Frank Bardonaro, president and chief operating officer of Amquip Crane Rental in Philadelphia, advised Councilman James F. Kenney on the bill. Bardonaro said AWP is one of a variety of ancillary equipment which has gone unregulated while government officials focus on the larger tower cranes.
"There is zero regulation and very little recognition of dangerous it really is," Bardonaro said, adding that operator training and inclusion of this kind of equipment is the next step in improving safety standards. "Obviously, that's a concern throughout the industry."
Bardonaro said there are training programs and certification to operate the machines that are required by some companies, though he said it is rare for a municipality to require certification and he was not aware of any law in Philadelphia that does so.
Kenney, who sponsored the crane legislation in December, said he would await the accident report to determine whether any new safety standards should be addressed through legislation.
First Presbyterian Church is one of the city's oldest congregations, organized in 1698, 16 years after the arrival of William Penn.
According to a church history, the building at 21st and Walnut Street was actually built in 1872 by the Second Presbyterian Church, a congregation founded in 1743, which had followed the city's growth and demographic changes westward toward the Schuylkill. Both congregations merged in 1949, adopted the Rittenhouse Square building as their home and First Presbyterian as their name.
The stone building has links to some of Philadelphia's most famous architects and artists.

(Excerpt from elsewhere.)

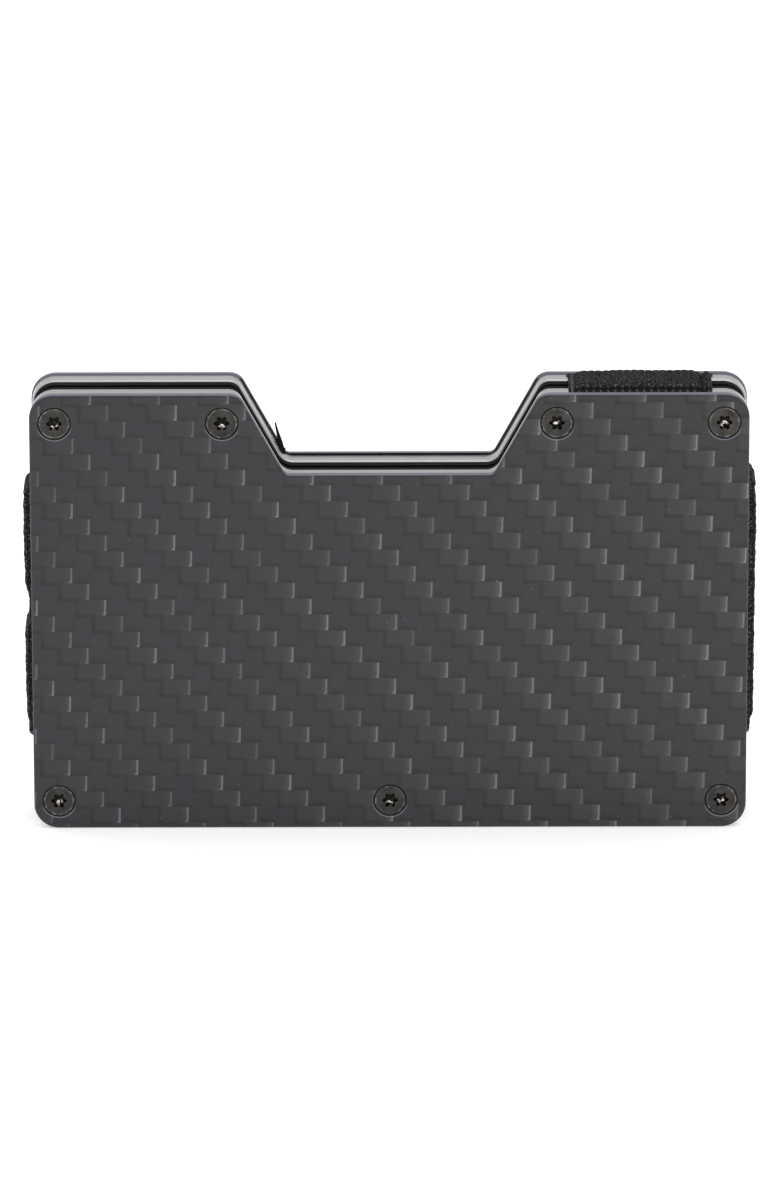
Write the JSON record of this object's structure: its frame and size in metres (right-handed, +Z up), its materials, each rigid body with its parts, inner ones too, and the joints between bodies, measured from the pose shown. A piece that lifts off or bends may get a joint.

The church itself was designed by Philadelphia architect Henry Augustus Sims, a leading proponent of the Gothic revival in the late 19th century. The distinctive multi-spired tower was added in 1900 by the firm of the celebrated architect Frank Furness. The capitals, or tops of the columns inside the nave were by Alexander Milne Calder, the sculptor who designed the statue of William Penn atop City Hall as well as the building's many ornamental sculptures.